For most EV owners with rooftop solar, yes – but the savings depend on driving patterns, export tariffs, retail electricity prices and how much control your charger actually has. A household with strong daytime solar generation and regular home charging can make very good use of self-generated electricity. A commuter who leaves before sunrise and returns after dark may need a different strategy, perhaps combining weekend solar charging with off-peak overnight charging.
The key point is that solar charging is not a gimmick. It is a practical way to improve solar self-consumption, reduce reliance on peak grid imports and prepare your home for more active participation in the energy system.
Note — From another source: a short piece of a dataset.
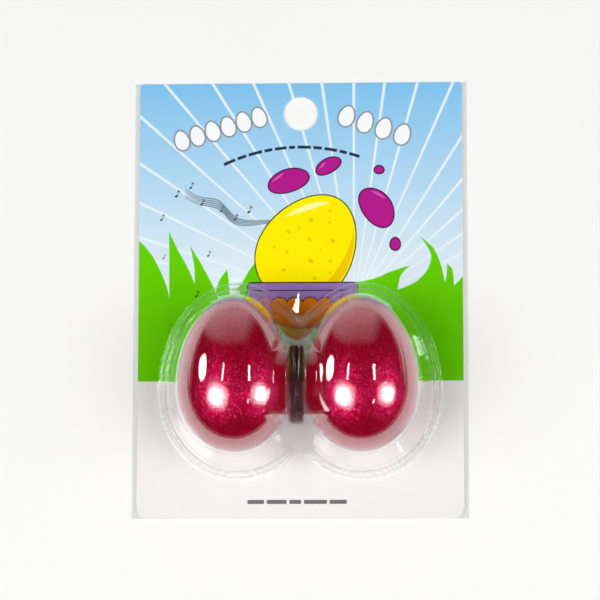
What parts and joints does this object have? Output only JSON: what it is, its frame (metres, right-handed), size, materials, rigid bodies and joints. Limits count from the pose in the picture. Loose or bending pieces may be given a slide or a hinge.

In Australia and New Zealand, where solar uptake is high and network pressures are increasingly visible, getting this right has value beyond the household meter. Smarter EV charging helps absorb midday renewable generation and reduces stress on the grid at the wrong times. That is good for the owner, and increasingly relevant for the wider energy system too.
If you are serious about how to connect EV to solar, think beyond the cable and the wall box. Think in terms of integration, control and what your vehicle could do next. The smartest setup is the one that works well now and is ready for a more active energy role when you are.